The town walls were under constant decay during the 18th century. The town was encumbered with the maintenance costs from 1695. The magistrate however, referring to the lack of funds, tried to shift these costs to others, and chose to do nothing but watch the crumbling walls being dismantled and carried away by everyone from the public or the landlord’s people. In 1765 the Hungarian commander-in-chief ordered the walls to be restored immediately, but the town and the episcopate refused to do so. After three years of fruitless dispute the Viennese military authorities agreed to take down the entire town wall.
By this time some parts of the wall were already destroyed as the result of the episcopate’s extensive restructuring and refurbishing efforts. The town’s magistrate was afraid to loose all their legal and financial privileges if the entire wall was to be removed, therefore petitioned to the bishop to keep the existing parts. The bishop insisted that all related costs should be met by the town and the magistrate had to give in.

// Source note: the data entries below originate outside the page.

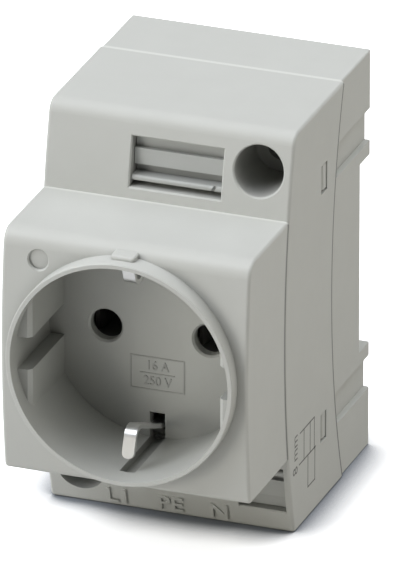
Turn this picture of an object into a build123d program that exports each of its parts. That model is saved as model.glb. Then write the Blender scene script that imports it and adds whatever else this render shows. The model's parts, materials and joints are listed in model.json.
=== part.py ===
from build123d import *
import math
import os

# An earthed wall socket in a modular case: it snaps on a 35 mm rail or is screwed to a wall.
# X runs to the right, Z up and -Y to the front. The origin is under the middle of the case, on the
# plane it stands on. A depth is measured forward from the rear plane of the case.

# Case
width = 45.0
height = 75.0
overall_depth = 65.7
base_inset = 0.45            # the base stands back this much on each side
nose_height = 45.0
bow_axis_depth = -101.5     # the seams and front faces all curve about this line
seam_depth = 20.6           # at half height, as are the next two
front_depth = 44.2
rim_proud = 2.6
base_wall = 2.4
housing_wall = 2.0
nose_wall = 1.8
top_round = 2.8
bottom_round = 1.0
nose_top_round = 3.2
side_round = 0.6
seat_clearance = 0.15
running_clearance = 0.05
slide_clearance = 0.2

# Cup
cup_radius = 19.85
rim_radius = 20.7
cup_depth = 19.1
cup_floor = 2.0
cup_wall = 1.5
guide_chord = 17.1          # half the width between the two flats
guide_setback = 3.2
guide_groove = 6.0
tab_width = 4.4
tab_setback = 1.9
tab_drop = 1.0
tab_round = 0.8
dimple_radius = 1.75
dimple_depth = 0.5
dimple_x = -15.9
dimple_rise = 17.7          # above the middle of the case

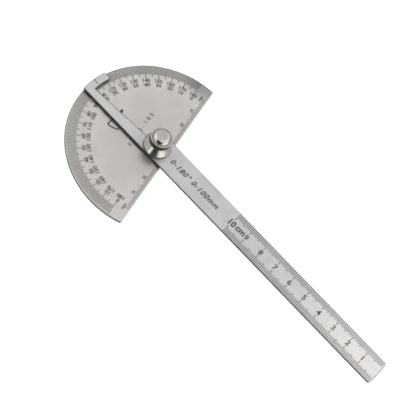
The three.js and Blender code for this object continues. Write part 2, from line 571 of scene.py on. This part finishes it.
def inset(outline, amount):
    """The outline moved inwards, each corner along its mitre."""
    moved = []
    for i, here in enumerate(outline):
        into = (here - outline[i - 1]).normalized()
        out = (outline[(i + 1) % len(outline)] - here).normalized()
        inward = Vector((-into.y, into.x))
        mitre = (inward + Vector((-out.y, out.x))).normalized()
        moved.append(here + mitre * (amount / mitre.dot(inward)))
    return moved


def edge_levels(low, high):
    """How far in from the outline each level of a sheet's edge lies, from its back face up."""
    lower = [(inward, low + drop) for inward, drop in SHEET_EDGE]
    upper = [(inward, high - drop) for inward, drop in reversed(SHEET_EDGE)]
    return [*lower, *upper]


def sheet(outline, hole_radius, low, high):
    """A flat sheet with a pivot hole, its edges broken all round."""
    shape = bmesh.new()
    outer_rings = []
    hole_rings = []
    for inward, level in edge_levels(low, high):
        outer_rings.append([shape.verts.new((p.x, p.y, level)) for p in inset(outline, inward)])
        circle = arc(hole_radius + inward, 0, 360, step=360 / HOLE_SIDES)[:-1]
        hole_rings.append([shape.verts.new((p.x, p.y, level)) for p in circle])
    for rings in (outer_rings, hole_rings):
        for first, second in zip(rings, rings[1:]):
            bridge(shape, first, second)
    for end in (0, -1):
        borders = ring_edges(shape, outer_rings[end]) + ring_edges(shape, hole_rings[end])
        bmesh.ops.triangle_fill(shape, edges=borders, use_beauty=True)
    return shape


# ---- turned parts ----
def softened(points):
    """A profile whose corners are rounded. Each point is (radius, height, rounding)."""
    soft = []
    for i, (radius, height, rounding) in enumerate(points):
        here = Vector((radius, height))
        if not rounding:
            soft.append(here)
            continue
        before = Vector(points[i - 1][:2]) - here
        after = Vector(points[(i + 1) % len(points)][:2]) - here
        soft += corner(
            here + before.normalized() * rounding,
            here,
            here + after.normalized() * rounding,
            ROUND_STEPS,
        )
    return soft


def lathe(profile, sides, base, radius_at=None, closed=False):
    """A turned body. radius_at(radius, height, turn) may cut into it, as a knurl or a thread.

    The profile runs from the axis to the axis, or closed goes round a ring's section.
    """
    shape = bmesh.new()
    rings = []
    for point in profile:
        if point.x < TINY:
            rings.append([shape.verts.new((0, 0, base + point.y))])
            continue
        ring = []
        for i in range(sides):
            turn = 2 * math.pi * i / sides
            radius = radius_at(point.x, point.y, turn) if radius_at else point.x
            place = (radius * math.cos(turn), radius * math.sin(turn), base + point.y)
            ring.append(shape.verts.new(place))
        rings.append(ring)
    pairs = list(zip(rings, rings[1:]))
    if closed:
        pairs.append((rings[-1], rings[0]))
    for first, second in pairs:
        if len(first) == 1 or len(second) == 1:
            cap(shape, first, second)
        else:
            bridge(shape, first, second)
    return shape


def cap(shape, first, second):
    """The fan of faces between a ring and the single point on the axis beside it."""
    tip, ring = (first[0], second) if len(first) == 1 else (second[0], first)
    for i, here in enumerate(ring):
        shape.faces.new((tip, ring[i - 1], here))


def washer_piece(name, node_name, bore, low, high, body, material):
    section = softened([
        (bore, 0.0, WASHER_ROUND),
        (high.x, 0.0, WASHER_ROUND),
        (high.x, high.z - low.z, WASHER_ROUND),
        (bore, high.z - low.z, WASHER_ROUND),
    ])
    shape = lathe(section, TURNED_SIDES, low.z, closed=True)
    piece = finish_piece(name, shape, material, body)
    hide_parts(node_name)


def thread_radius(radius, height, turn):
    """The shank's radius with a helical thread cut into it, which deepens from its start."""
    level = height + stud_low.z
    top = stud_high.z - STUD_CHAMFER
    if radius < STUD_RADIUS - TINY or not THREAD_START < level <= top:
        return radius
    along = (level / THREAD_PITCH - turn / (2 * math.pi)) % 1.0
    groove = 1 - abs(2 * along - 1)
    start_share = min(1.0, (level - THREAD_START) / THREAD_RUNOUT)
    return radius - THREAD_DEPTH * groove * start_share


def stud_shape():
    head = stud_high.x
    top = stud_high.z
    profile = softened([
        (0.0, 0.0, 0.0),
        (head, 0.0, STUD_ROUND),
        (head, STUD_HEAD_HEIGHT, STUD_TOP_ROUND),
        (STUD_RADIUS, STUD_HEAD_HEIGHT, 0.0),
    ])
    thread_length = top - STUD_CHAMFER - THREAD_START
    levels = round(thread_length / THREAD_PITCH * THREAD_LEVELS_PER_TURN)
    for i in range(levels + 1):
        profile.append(Vector((STUD_RADIUS, THREAD_START + thread_length * i / levels)))
    profile.append(Vector((STUD_RADIUS - STUD_CHAMFER, top)))
    profile.append(Vector((0.0, top)))
    return lathe(profile, HOLE_SIDES, stud_low.z, thread_radius)


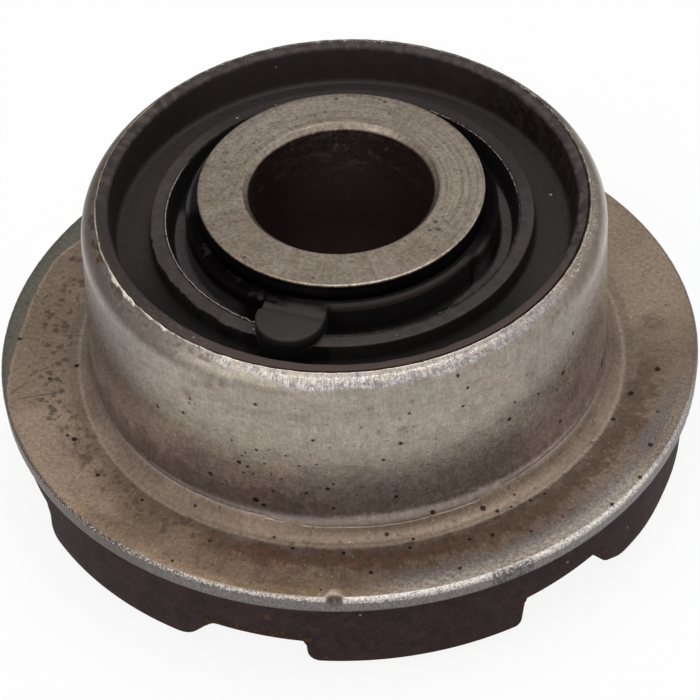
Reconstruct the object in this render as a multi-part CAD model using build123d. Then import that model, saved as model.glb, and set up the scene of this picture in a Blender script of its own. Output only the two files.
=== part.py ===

Demolishing ordered by the episcopate did not include the entire wall system. Maps from 1786 and 1800 show most of the northeastern sections. The gates were demolished in the 19th century. The most important Hatvani gate was knocked down first in 1837 during the landscape building of the new cathedral. This was followed by the Rác and Maklári gates. The last remaining Cifra gate was dismantled after the great flood of 1878. With the disappearance of the gates, most of the remaining wall segments were also pulled down by the middle of the century. Some sections, however, survived longer and served as walls for fences or buildings.